January 15, 1986
Memories of a few of the creations of H.B. (Barney) Oldfield, the most loyal friend a person could have.
In the 1930’s his creations were numerous and very cleverly conceived.
One of his early designs was the small farm tractor which employed a Ford truck, 2 speed ruckstel axle, a four cylinder auto engine, and an automotive front axle which was installed upside down for clearance.
A considerable number of these were built as others copied his design.
Another excellent creation was the small portable welder, mounted on a small single axle trailer and very easily towed.  These machines employed two or three starter-generator combination units which were used on the old four cylinder Dodge engines, modified to produce welding current and gave many years of trouble free service.

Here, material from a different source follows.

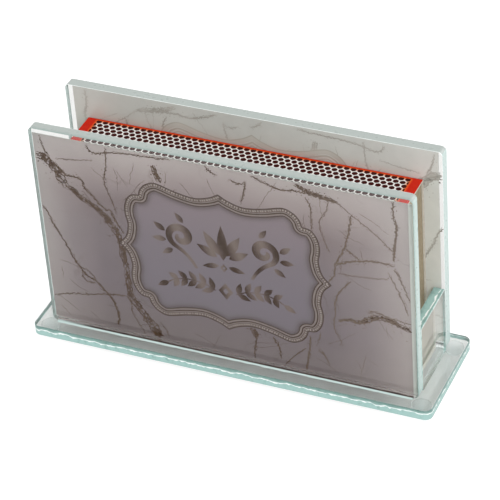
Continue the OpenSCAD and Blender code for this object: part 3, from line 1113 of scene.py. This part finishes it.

They were protected from the elements by a small streamlined metal body, neatly fitted around the unit.  While different engines were used, the unit built for our company made use of a small four cylinder engine made by the Every tractor company, for use in their small farm tractor.
The Copley Brothers, Frank & Norm were an innovative pair who operated through the thirties serving the public with a wide variety of equipment.
It occurred to them one day that there must be a better way to excavate basements for housing units than by horse and scraper, so they commissioned the Oldfield shop to design and construct an attachment with controls, to be fitted to an old crawler tractor.  This became the first machine to excavate basements for housing in Victoria, and a forerunner of the modern bulldozer.
This achievement was followed by a long association with the Copley Brothers whereby Barney built special equipment for almost anything imaginable in this field of endeavor.
Over the years, many special tools were designed to facilitate rebuild and repair of heavy equipment, on the job, in many cases with minimum disassembly.
In 1938 the idea of a tear drop design automobile was conceived and preparation began with the chassis, motor position, front and rear suspension, etc.  The result was a most brilliant achievement, surpassing, I believe, anything in today’s auto industry relating to weight and balance and tracture effort, except of course cars built for the race track.
The rolled aluminium body on which construction began in 1940 with completion in 1942 was also a masterpiece.
In the winter of 1946-47 the Victoria Flying Club had commercial operations at the then Patricia Bay Airport and the aviation bug bit many locals including Barney, who diligently applied himself to this new interest as he had to all his mechanical designs.
Not only did he excel in this field, but the knowledge he was able to impart to students studying mechanical, navigation and instrument flight courses was of tremendous benefit to the students and flying club, as well.
In 1948 our company was heavily involved in the sale of appliances, television etc. and as the signal from Seattle was not only beyond the visual horizon, but very low power, we decided to probe for reflected and diffracted signal and called on the Oldfield shop to make a telescopic mast to support an antenna, mounted on a small trailer.  This performed extremely well and found antenna positions for many customers until higher power stations were provided and the advent of cable vision.
About this time our company was able to take advantage of light tandem highway trucks that Barney had designed, some of these had been sold to Copley Brothers as well.  These performed extremely well and were operated until the major producers improved their products.
Toward the end of the 1940’s, only one firm in Victoria was in a position to offer customers the delivery of mixed concrete, and most concrete was mixed on site.  One other firm was washing aggregate for this purpose and others were becoming interested.
As we were contemplating entering the ready mixed concrete business, we called on Barney again to construct for us a barrel type aggregate washer, plus a number of screens etc. for this purpose.  He later built a much larger one for our Duncan facility.
Following our entry into the ready mixed concrete business in 1952, we found it difficult to deliver heavy loads over soft ground to housing sites and it was decided to build a one cubic yard dump bucket which would be mounted on a medium sized articulated four wheel drive log skidder.
A visit to the Garret Company, located in Enumclaw, Washington U.S.A. produced the skidder, and the dump box which would mount on hydraulic lift arms was designed on a serviette while having lunch.  This design was given to Barney and the first concrete buggy to operate on soft or rough terrain was developed.
This machine operated very well until the concrete pump was introduced to the market.
Our company had been engaged in logging for some thirty years and consideration had been given to the development of large four axle log haulers to improve long haul efficiency.
The first of these units was built in the Oldfield shop and was very successful, being the forerunner of three more larger units.
The larger units operated very well for our company with a capacity of two hundred and thirty tons pay load, when a four axle trailer was attached.
Unfortunately these units proved too large for most roads and bridges over which most long established companies operate.